Well, now we know—they’re made into more White Walkers (not such a great
galloping shock, that).
But I’m not overly concerned with the series deviating in
any fundamental way from the books, and not just because the outcry from the
fans would be enormous. It makes a certain amount of sense for series like Dexter or The Walking Dead to go off in their own directions: the Dexter novels are discrete, stand-alone
stories, and (from what I can glean) the Walking
Dead graphic novels could potentially go on forever, as there is no
cohesive, overarching story. But A Song of Ice and Fire is building to a specific
conclusion (dragons, meet White Walkers; White Walkers, these are Daenerys’
dragons), and the showrunners have in their possession GRRM’s notes and plot
outline. I have to assume that the changes they make, however baffling, won’t
paint them into a corner. It’s sort of like when J.K. Rowling read the
screenplay for The Order of the Phoenix,
and asked “What happened to Kreacher?” The writers said they left him out.
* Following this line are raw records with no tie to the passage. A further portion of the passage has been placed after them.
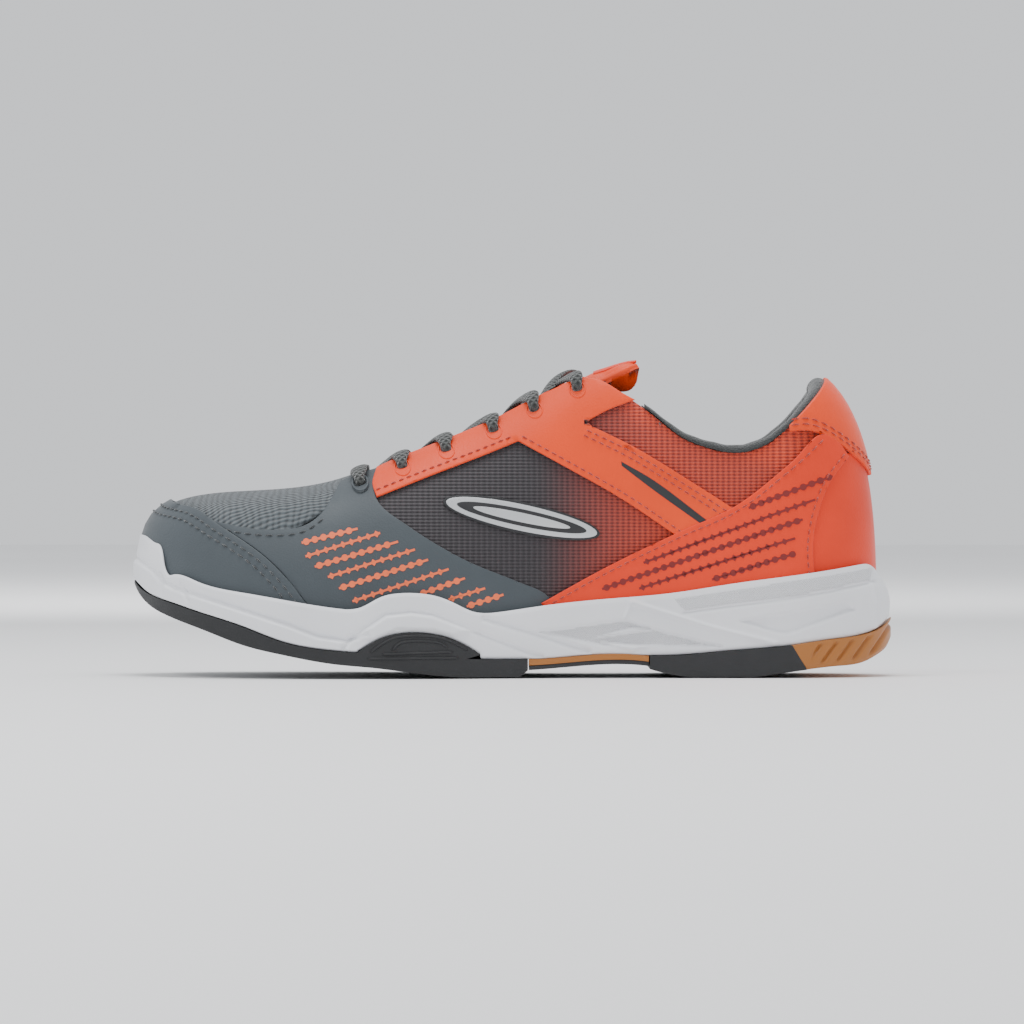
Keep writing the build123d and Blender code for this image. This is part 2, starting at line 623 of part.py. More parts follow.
def lacing():
    parts = {"lace": cord_tube(lace_route(), "lace")}
    for name, side in SIDES.items():
        parts[f"lace_tail_{name}"] = cord_tube(tail_route(side), f"lace tail, {name}")
        before, last = [Vector(*point) for point in TAIL_FLOOR[side][-2:]]
        end = Plane(origin=last, z_dir=last - before)
        aglet = extrude(end * Circle(AGLET_DIAMETER / 2), amount=AGLET_LENGTH)
        parts[f"aglet_{name}"] = chamfer(aglet.edges().sort_by(lambda e: (e.center() - last).length)[-1:],
                                         0.8)
    return parts


PUNCHED = ("eyestay", "eyestay_lining", "quarter_mesh", "vamp_overlay")


def build():
    parts = {
        "midsole": midsole(),
        "outsole_forefoot": outsole_forefoot(),
        "outsole_rearfoot": outsole_rearfoot(),
        "outsole_heel_gum": outsole_heel_gum(),
        "outsole_arch_gum": outsole_arch_gum(),
        "torsion_shank": torsion_shank(),
        "strobel_board": floor_sheet(-5.4, 0.0, STROBEL_THICK),
        "sockliner": floor_sheet(-5.8, STROBEL_THICK + GLUE, STROBEL_THICK + SOCKLINER_THICK),
    }
    for panels in (toe_panels, heel_panels, tongue_panels):
        parts.update(panels())
    for side_name, side in SIDES.items():
        holes = [eyelet_hole(side, row) for row in range(len(EYELET_STATIONS))]
        for name, solid in side_panels(side_name, side):
            parts[f"{name}_{side_name}"] = solid - holes if name in PUNCHED else solid
    parts.update(lacing())
    return parts


os.makedirs("parts", exist_ok=True)
for node, solid in build().items():
    export_step(solid, f"parts/{node}.step")
    if not solid.is_valid or solid.volume <= 0:
        print(node, "is not a valid solid", round(solid.volume, 1))
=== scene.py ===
"""Court shoe, left foot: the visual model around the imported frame.

Shapes are worked out in millimetres on the same last as the CAD model, and turned into metres when a
mesh is made. A place on the last is (station, height, distance outside): the station is x along the
sides and runs on round the toe or the heel.
"""
import math

import bmesh
import bpy
import numpy as np
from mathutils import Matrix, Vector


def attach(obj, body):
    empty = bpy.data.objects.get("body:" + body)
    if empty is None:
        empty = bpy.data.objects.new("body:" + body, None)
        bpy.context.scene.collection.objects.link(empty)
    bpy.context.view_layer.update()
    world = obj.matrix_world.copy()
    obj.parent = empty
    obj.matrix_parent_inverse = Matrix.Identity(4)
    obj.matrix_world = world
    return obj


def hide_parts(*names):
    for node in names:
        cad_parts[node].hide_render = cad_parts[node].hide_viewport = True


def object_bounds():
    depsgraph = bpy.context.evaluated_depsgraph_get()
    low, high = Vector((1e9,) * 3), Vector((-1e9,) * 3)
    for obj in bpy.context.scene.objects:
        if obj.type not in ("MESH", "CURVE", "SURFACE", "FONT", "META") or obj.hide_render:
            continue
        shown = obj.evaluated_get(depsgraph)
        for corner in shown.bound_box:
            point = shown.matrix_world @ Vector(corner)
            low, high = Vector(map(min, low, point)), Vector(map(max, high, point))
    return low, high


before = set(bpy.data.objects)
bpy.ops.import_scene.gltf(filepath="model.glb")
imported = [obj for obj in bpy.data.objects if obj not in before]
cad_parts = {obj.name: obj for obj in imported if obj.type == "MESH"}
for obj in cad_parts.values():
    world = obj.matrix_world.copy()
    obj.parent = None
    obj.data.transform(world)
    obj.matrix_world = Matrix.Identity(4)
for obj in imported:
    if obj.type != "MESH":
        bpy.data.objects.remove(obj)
cad_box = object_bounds()

MM = 0.001
UV_PER_MM = 0.01
LATERAL, MEDIAL = 1, -1
SIDES = {"lateral": LATERAL, "medial": MEDIAL}
BODY, TONGUE_BODY = "shoe", "tongue"

# The last
TOE_POLE, TOE_REACH = 68.0, 73.5
HEEL_POLE, HEEL_REACH = -100.0, 38.5
TOE_END = TOE_POLE + TOE_REACH
HEEL_END = HEEL_POLE - HEEL_REACH
TOE_SWING = 9.0
SOLE_GROW, CUP_GROW = 5.6, 2.9
TOE_GROW, HEEL_GROW = 0.625, 1.16

# Lacing
EYELET_STATIONS = [57.0, 41.0, 24.5, 6.5, -9.0, -25.0]
EYELET_ROWS = len(EYELET_STATIONS)
EYELET_DROP = 4.8
EYELET_RADIUS, EYELET_CORD = 2.9, 0.35
LACE_DIAMETER, LACE_OVER, LACE_UNDER = 3.0, 3.6, -3.7


def smooth(points):
    """A natural cubic spline through a few points of (position, value), as a function."""
    x, y = np.array(sorted(points), float).T
    h = np.diff(x)
    a, b = np.eye(len(x)), np.zeros(len(x))
    for i in range(1, len(x) - 1):
        a[i, i - 1:i + 2] = h[i - 1], 2 * (h[i - 1] + h[i]), h[i]
        b[i] = 6 * ((y[i + 1] - y[i]) / h[i] - (y[i] - y[i - 1]) / h[i - 1])
    m = np.linalg.solve(a, b)

    def at(t):
        t = np.clip(t, x[0], x[-1])
        i = np.clip(np.searchsorted(x, t) - 1, 0, len(x) - 2)
        p, q = (x[i + 1] - t) / h[i], (t - x[i]) / h[i]
        return p * y[i] + q * y[i + 1] + ((p**3 - p) * m[i] + (q**3 - q) * m[i + 1]) * h[i] ** 2 / 6

    return at


HALF_WIDTH = {
    LATERAL: smooth([(-130, 32), (-100, 32), (-70, 32), (-40, 32.5), (-10, 36), (20, 42), (45, 46.6),
                     (68, 47.73), (90, 46.7)]),
    MEDIAL: smooth([(-130, 32), (-100, 32), (-70, 31), (-40, 28.5), (-10, 29.5), (20, 37), (45, 45),
                    (68, 47.77), (90, 46.3)]),
}
FEATHER = smooth([(-145, 25), (-120, 24.5), (-85, 22.8), (-50, 19), (-20, 15.5), (10, 13.6), (40, 13.8),
                  (75, 17), (105, 22.6), (125, 28), (145, 34)])
CREST = smooth([(-145, 117), (-115, 117), (-75, 121), (-45, 122), (-24, 119.8), (-5, 107.9), (20, 93.7),
                (44, 83.4), (68, 74.2), (85, 71.2), (110, 70.3), (145, 70.5)])
SQUARE = smooth([(-138.5, 2.6), (-100, 3.2), (-50, 3.1), (-24, 2.75), (30, 2.7), (68, 2.7), (105, 3.3),
                 (141.5, 4.5)])
TOP_EDGE = smooth([(-138.5, 112), (-128, 111.3), (-119, 108.5), (-111, 103), (-105, 96.5), (-100, 90.8),
                   (-93, 86.6), (-84.4, 84.9), (-74, 86.8), (-63.7, 91), (-53.6, 99), (-44, 106),
                   (-34, 112), (-27, 113), (-18, 109.3), (-5.7, 103), (7.8, 96), (27, 88), (43.5, 81.6),
                   (60, 75.8), (68, 73.2)])


def unit(vectors):
    """Vectors along the last axis, scaled to length 1."""
    return vectors / np.linalg.norm(vectors, axis=-1, keepdims=True)


def circle(count):
    """Angles evenly round a circle."""
    return np.linspace(0, 2 * math.pi, count, endpoint=False)


def length_along(line):
    """Length of a line from its start to each of its points."""
    return np.concatenate([[0], np.cumsum(np.linalg.norm(np.diff(line, axis=0), axis=1))])


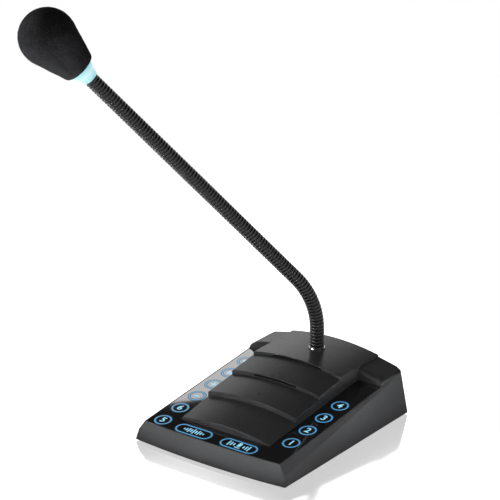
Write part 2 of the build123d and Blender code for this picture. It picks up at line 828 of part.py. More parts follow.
def make_neck_collar():
    ring = extrude(Circle(collar_radius) - Circle(neck_radius + snug), amount=collar_height)
    ring = chamfer(ring.edges().group_by(Axis.Z)[-1].sort_by(SortBy.RADIUS)[-1], collar_chamfer)
    return Pos(0, neck_y, neck_base) * ring


def make_neck_ferrule():
    ring = Circle(ferrule_radius) - Circle(ferrule_bore)
    return Pos(0, neck_y, neck_base) * extrude(ring, amount=down * ferrule_length)


def make_neck_washer():
    ring = Circle(washer_radius) - Circle(ferrule_radius + clearance)
    return Pos(0, neck_y, neck_boss_low) * extrude(ring, amount=down * washer_thickness)


def make_neck_nut():
    shape = RegularPolygon(nut_across_flats / 2, 6, major_radius=False)
    shape = shape - Circle(ferrule_radius + screw_play)
    return Pos(0, neck_y, neck_boss_low - washer_thickness) * extrude(shape, amount=down * nut_thickness)


# ------------------------------------------------------------- microphone head

def on_mic(shape):
    return neck_frame(neck_length) * shape


def ring_radius(z):
    return ring_small_radius + (ring_large_radius - ring_small_radius) * z / ring_length


def make_led_ring():
    inside_low, inside_high = ring_radius(ring_floor) - ring_wall, ring_radius(ring_length) - ring_wall
    return on_mic(revolved([
        (ring_hole, 0), (ring_small_radius, 0), (ring_large_radius, ring_length),
        (inside_high, ring_length), (inside_low, ring_floor), (ring_hole, ring_floor),
    ]))


def make_led_ring_board():
    radius = ring_radius(ring_board_level) - ring_wall - clearance / 2
    disc = extrude(Circle(radius) - Circle(ring_board_hole), amount=ring_board_thickness)
    return on_mic(Pos(0, 0, ring_board_level) * disc)


def make_ring_leds():
    top = ring_board_level + ring_board_thickness
    radius = ring_radius(ring_board_level) - ring_wall - ring_led_length
    align = (Align.CENTER, Align.CENTER, Align.MIN)
    chip = Box(ring_led_length, ring_led_width, led_height, align=align)
    return group([
        on_mic(Rot(0, 0, 360 / ring_leds * i) * Pos(radius, 0, top) * chip) for i in range(ring_leds)
    ])


def capsule_top():
    """Height of the capsule's face along the microphone's axis."""
    return ring_length + capsule_housing_length - grille_thickness - capsule_depth


def boot_foot():
    return capsule_top() - capsule_length - boot_floor


def make_capsule_housing():
    outer, inner = capsule_housing_radius, capsule_housing_radius - capsule_housing_wall
    spigot = ring_radius(ring_length - spigot_length) - ring_wall - clearance / 2
    low, high = ring_length, ring_length + capsule_housing_length
    return on_mic(revolved([
        (spigot, low - spigot_length), (spigot, low), (outer, low), (outer, high),
        (inner, high), (inner, boot_foot()), (inner - boot_ledge, boot_foot()),
        (inner - boot_ledge, low - spigot_length),
    ]))


def make_capsule_boot():
    outer = capsule_housing_radius - capsule_housing_wall - snug
    inner, lip = capsule_radius + snug, capsule_radius - boot_lip
    low, floor, top = boot_foot(), boot_foot() + boot_floor, capsule_top()
    return on_mic(revolved([
        (inner, floor), (inner, top), (outer, top), (outer, low), (lip, low), (lip, floor),
    ]))


def make_capsule():
    can = extrude(Circle(capsule_radius), amount=capsule_length)
    can = Pos(0, 0, capsule_top() - capsule_length) * can
    return on_mic(fillet(can.edges().group_by(Axis.Z)[-1], capsule_edge))


def make_capsule_grille():
    radius = capsule_housing_radius - capsule_housing_wall - snug
    high = ring_length + capsule_housing_length
    disc = Pos(0, 0, high) * extrude(Circle(radius), amount=down * grille_thickness)
    hole = Pos(0, 0, high) * Cylinder(grille_hole, 3 * grille_thickness)
    for ring_count, reach in grille_rings:
        for i in range(ring_count):
            disc = disc - Rot(0, 0, 360 / ring_count * i) * Pos(reach, 0, 0) * hole
    return on_mic(disc - hole)


def make_windscreen():
    low = ring_length + foam_seat
    centre = low + foam_length - foam_radius
    m = radians(foam_taper)
    touch = (foam_radius * cos(m), centre - foam_radius * sin(m))
    mark = radians(foam_crown_mark)
    upper = (foam_radius * cos(mark), centre + foam_radius * sin(mark))
    corner_z = low + foam_corner
    corner_x = touch[0] + ((corner_z - touch[1]) * sin(m) - foam_corner) / cos(m)
    leave = (corner_x + foam_corner * cos(m), corner_z - foam_corner * sin(m))
    half_turn = (radians(90) + m) / 2
    bulge = (corner_x + foam_corner * sin(half_turn), corner_z - foam_corner * cos(half_turn))
    bore = capsule_housing_radius + foam_bore_clearance
    bore_top = ring_length + capsule_housing_length + foam_over_capsule

    def spot(x, z):
        return (x, 0, z)

    crown = ThreePointArc(spot(0, centre + foam_radius), spot(*upper), spot(*touch))
    cone = Line(spot(*touch), spot(*leave))
    corner = ThreePointArc(spot(*leave), spot(*bulge), spot(corner_x, low))
    hollow = Polyline(
        spot(corner_x, low), spot(bore, low), spot(bore, bore_top), spot(0, bore_top),
        spot(0, centre + foam_radius),
    )
    return on_mic(revolve(make_face(crown + cone + corner + hollow), Axis.Z))


# ----------------------------------------------------------------------- write

def nodes():
    yield "top_cover", make_top_cover()
    yield "touch_panel", make_touch_panel()
    yield "key_light_guide", make_key_light_guide()
    yield "key_board", make_key_board()
    yield "key_leds", make_key_leds()
    yield "key_board_screws", make_key_board_screws()
    yield "bottom_cover", make_bottom_cover()
    yield "foot_ring", make_foot_ring()
    yield "housing_screws", make_housing_screws()
    yield "ballast_plate", make_ballast_plate()
    yield "ballast_screws", top_screws(
        ballast_screw_places(), bottom_thickness + ballast_thickness, ballast_thickness + ballast_bite,
    )
    yield "main_board", make_main_board()
    yield "main_board_chips", make_main_board_chips()
    yield "main_board_screws", top_screws(
        main_board_screw_places(), socket_floor(), main_board_thickness + small_screw_bite,
    )
    yield "rear_plate", make_rear_plate()
    yield "line_socket", make_line_socket()
    yield "dc_jack", make_dc_jack()
    yield "dc_pin", make_dc_pin()
    yield "audio_jack", make_audio_jack()
    yield "speaker_frame", make_speaker_frame()
    yield "speaker_magnet", make_speaker_magnet()
    yield "speaker_cone", make_speaker_cone()
    yield "speaker_gasket", make_speaker_gasket()
    yield "speaker_screws", top_screws(
        speaker_screw_places(), speaker_flange_height + speaker_flange, speaker_flange + small_screw_bite,
    )
    yield "neck_collar", make_neck_collar()
    yield "neck_ferrule", make_neck_ferrule()
    yield "neck_washer", make_neck_washer()
    yield "neck_nut", make_neck_nut()
    yield from neck_nodes()
    yield "led_ring", make_led_ring()
    yield "led_ring_board", make_led_ring_board()
    yield "ring_leds", make_ring_leds()
    yield "capsule_housing", make_capsule_housing()
    yield "capsule_boot", make_capsule_boot()
    yield "capsule", make_capsule()
    yield "capsule_grille", make_capsule_grille()
    yield "windscreen", make_windscreen()


os.makedirs("parts", exist_ok=True)
for node, shape in nodes():
    export(node, shape)
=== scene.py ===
import bpy
import bmesh
import json
from math import radians, sin, cos, pi, sqrt, atan
from mathutils import Vector, Matrix, noise


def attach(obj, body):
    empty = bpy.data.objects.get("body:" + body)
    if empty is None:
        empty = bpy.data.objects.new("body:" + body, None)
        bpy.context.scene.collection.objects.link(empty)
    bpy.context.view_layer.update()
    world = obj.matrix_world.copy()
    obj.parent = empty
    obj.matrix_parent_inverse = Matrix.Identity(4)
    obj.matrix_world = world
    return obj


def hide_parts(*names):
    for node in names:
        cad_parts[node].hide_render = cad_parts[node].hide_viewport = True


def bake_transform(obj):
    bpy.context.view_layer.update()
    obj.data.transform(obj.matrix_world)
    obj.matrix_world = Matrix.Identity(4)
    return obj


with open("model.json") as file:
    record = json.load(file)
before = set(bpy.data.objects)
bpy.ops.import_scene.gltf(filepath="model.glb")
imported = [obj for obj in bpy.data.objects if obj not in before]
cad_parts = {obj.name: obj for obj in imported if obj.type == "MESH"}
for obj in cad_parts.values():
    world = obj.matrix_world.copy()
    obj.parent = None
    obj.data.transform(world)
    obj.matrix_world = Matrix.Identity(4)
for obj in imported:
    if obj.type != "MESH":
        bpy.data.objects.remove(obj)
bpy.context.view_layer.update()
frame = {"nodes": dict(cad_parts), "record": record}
nodes = frame["nodes"]
mm = 0.001


def newObject(name, bm, material, smooth=True):
    mesh = bpy.data.meshes.new(name)
    bm.to_mesh(mesh)
    bm.free()
    if smooth:
        for face in mesh.polygons:
            face.use_smooth = True
    obj = bpy.data.objects.new(name, mesh)
    bpy.context.scene.collection.objects.link(obj)
    obj.data.materials.append(material)
    return obj


def sharpen(obj, angle):
    # edges that bend by more than the angle are shaded sharp
    mesh = obj.data
    bm = bmesh.new()
    bm.from_mesh(mesh)
    for edge in bm.edges:
        edge.smooth = len(edge.link_faces) == 2 and edge.calc_face_angle(0) < radians(angle)
    bm.to_mesh(mesh)
    bm.free()


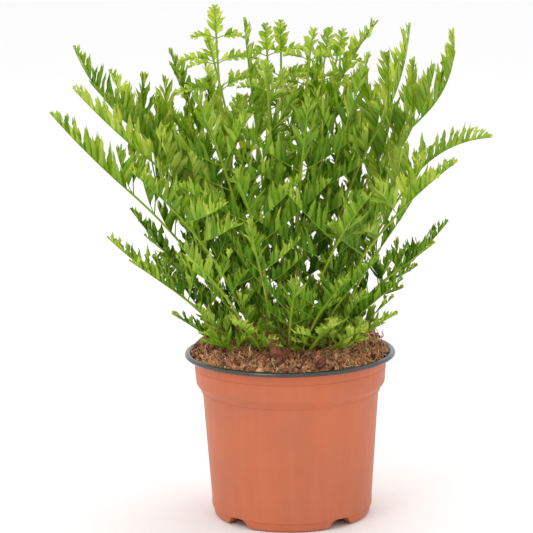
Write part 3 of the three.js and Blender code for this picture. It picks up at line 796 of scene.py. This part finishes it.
def soil():
    """The peat that fills the pot and mounds above it."""
    rings, sides = 60, 300
    rim = BAND_RADIUS - WALL - 0.8
    radii = np.linspace(0.6, rim, rings)
    turns = 2 * math.pi * np.arange(sides) / sides
    x = radii[:, None] * np.cos(turns)
    y = radii[:, None] * np.sin(turns)
    top = np.stack([x, y, crumbly(x, y)], -1).reshape(-1, 3)
    walls = []
    side = ((rim, 88.0), (BODY_TOP_RADIUS - WALL - 0.4, 73.2), (BODY_FOOT_RADIUS - WALL - 0.4, 9.4))
    for radius, height in side:
        walls.append(np.stack([radius * np.cos(turns), radius * np.sin(turns), np.full(sides, height)], -1))
    middles = [[0, 0, soil_height(0.0, 0.0) - 0.5], [0, 0, SOIL_BOTTOM]]
    points = np.concatenate([top, *walls, middles])
    faces = []
    levels = rings + len(walls)
    for i in range(sides):
        j = (i + 1) % sides
        faces.append((len(points) - 2, i, j))
        for k in range(levels - 1):
            faces.append((k * sides + i, (k + 1) * sides + i, (k + 1) * sides + j, k * sides + j))
        faces.append((len(points) - 1, (levels - 1) * sides + j, (levels - 1) * sides + i))
    build = Build()
    build.add(points, mixed=faces)
    return put(build.make("peat_soil", [PEAT]), "soil")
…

“Noooo …” said Rowling. “He’s actually kind of important.” So we have a brief
little glimpse of the sour house-elf.
Well, that wraps things up for another week! Once again,
Nikki, a pleasure. We’ll see everyone here next Monday. In the meantime, as my
favourite CBC personality used to say, be cool, stay warm, and be good to the
people you love. And strongly encourage your cousin to switch her wedding venue
from Westeros to Narnia. Even if she loses the deposit.